Potrebbe così accadere che una società chiude un anno in perdita ma decida comunque di distribuire pare delle riserve sotto forma di dividendo.

Tempistiche: date di stacco e di pagamento del dividendo

Come abbiamo ampiamente analizzato, per aver diritto a incassare il dividendo, l'azionista dovrà avere le azioni in portafoglio nel giorno in cui il titolo stacca la cedola. È quindi importante, per vedersi riconosciuto il diritto al dividendo, aver acquistato il titolo entro l’ultimo giorno di quotazione utile prima dello stacco, in quanto se si compra il titolo il giorno stesso dello stacco non si avrà diritto a ricevere il dividendo.

Nel giorno dello stacco, il prezzo in Borsa del titolo della società cala di un importo corrispondente al dividendo staccato (il titolo quoterà ex-dividendo).

Trascorsa la data di stacco, l'azionista può vendere l'azione e ricevere comunque il dividendo.

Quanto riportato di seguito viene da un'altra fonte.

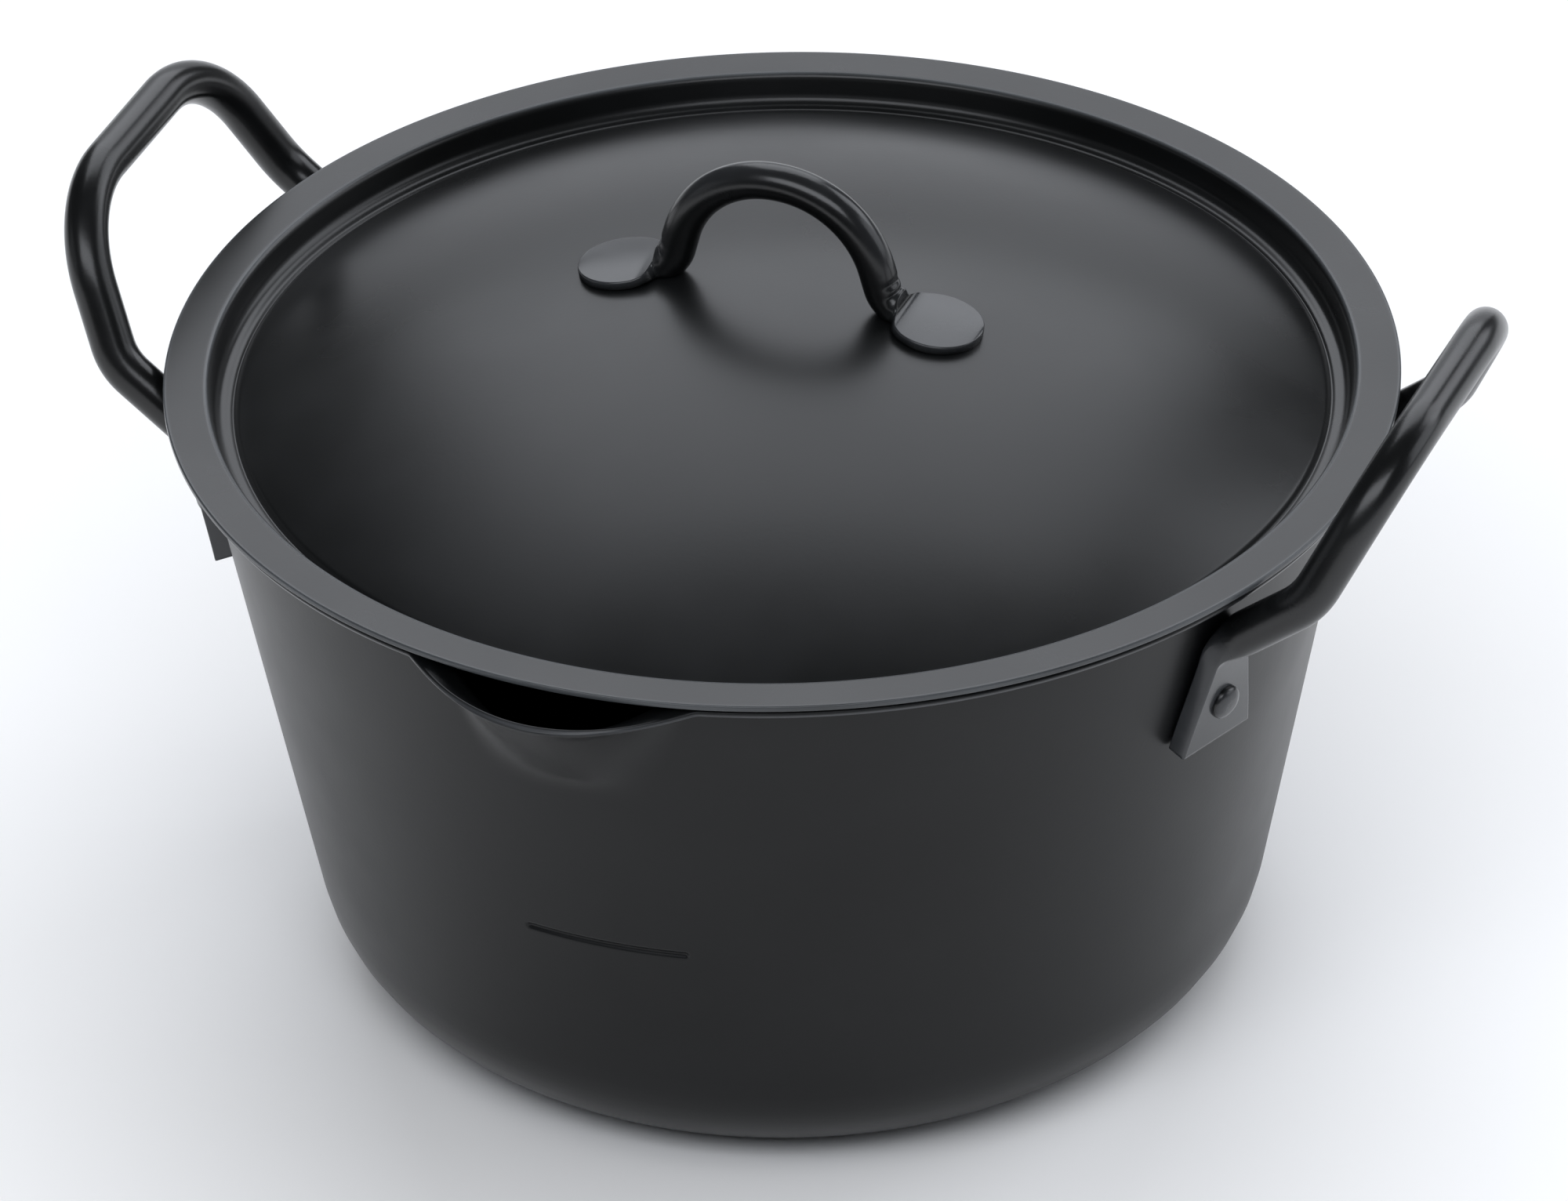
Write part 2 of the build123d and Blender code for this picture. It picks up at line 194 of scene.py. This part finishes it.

Nella data di pagamento, fissata dopo 2 giorni lavorativi di Borsa aperta (in gergo, t+2) dallo stacco, l’azionista vedrà accreditarsi sul conto l'importo corrispondente al dividendo staccato.

Lo stacco dei dividendi può avvenire in un’unica soluzione, oppure in due o più tranche distinte: l’acconto e il saldo.

Dividendi in contanti e dividendi in azioni

Esistono due forme di pagamento dei dividendi: pagamento in contanti o pagamento in azioni.

In Italia gran parte dei dividendi vengono pagati in contanti sulla base del numero di azioni detenute. Ad esempio, nel caso in cui una società paghi un dividendo di 10 centesimi per azione, un investitore con 100 azioni riceverebbe 10 euro in contanti.

Con i dividendi in azioni, anziché ricevere denaro proveniente dai guadagni della società, si riceve una percentuale di nuove azioni. Ad esempio, se un azionista possiede 100 azioni e la società emette un dividendo in azioni del 10%, dopo l’erogazione del dividendo avrà 110 azioni.

La tassazione dei dividendi

Per capire quanto vengono tassati i dividendi, bisogna tenere a mente la distinzione precedente tra dividendi ordinari e straordinari.

Da un punto di vista fiscale, il dividendo straordinario, proprio perché non previsto e concesso solo in casi di particolari situazioni di vantaggio, in alcuni casi, non è soggetto a tassazione. Nello specifico, non si pagano tasse in caso di distribuzione di riserve da sovrapprezzo di azioni o nel caso di interessi di conguaglio.

Non si salvano invece dalla tassazione i dividendi ordinari. La Legge di Bilancio 2018 ha modificato la tassazione dei dividendi percepiti dalle persone fisiche non in regime di impresa, uniformando il trattamento delle partecipazioni qualificate e quello delle partecipazioni non qualificate.

Prima di proseguire, facciamo un passo indietro per capire la differenza tra partecipazione qualificata o non:

  • nella partecipazione qualificata, la quota capitale è superiore al 5% ovvero viene attribuito un diritto di voto in assemblea ordinaria maggiore al 2%
  • nella partecipazione non qualificata, la quota capitale è inferiore al 5% ovvero viene attribuito un diritto di voto in assemblea ordinaria inferiore al 2%.

Dal 2018 valgono le seguenti regole:

  • aliquota secca al 26% sull’intera base imponibile per le persone fisiche non in regime di impresa. Il contribuente persona fisica non dovrà riportare nulla in dichiarazione dei redditi poiché in questo caso è la società stessa che effettua e versa la ritenuta d’acconto. La società sarà tuttavia obbligata alla presentazione della Cupe e del relativo modello 770;
  • tassazione progressiva Irpef sulla base imponibile del 58,14% (esenzione del 41,86%) per le persone fisiche operanti in regime di impresa (ditte individuali) e le società di persone. Su tale base imponibile si applicheranno le aliquote IRPEF ordinarie;
  • base imponibile pari al 5% (esenzione del 95%) per le società di capitali.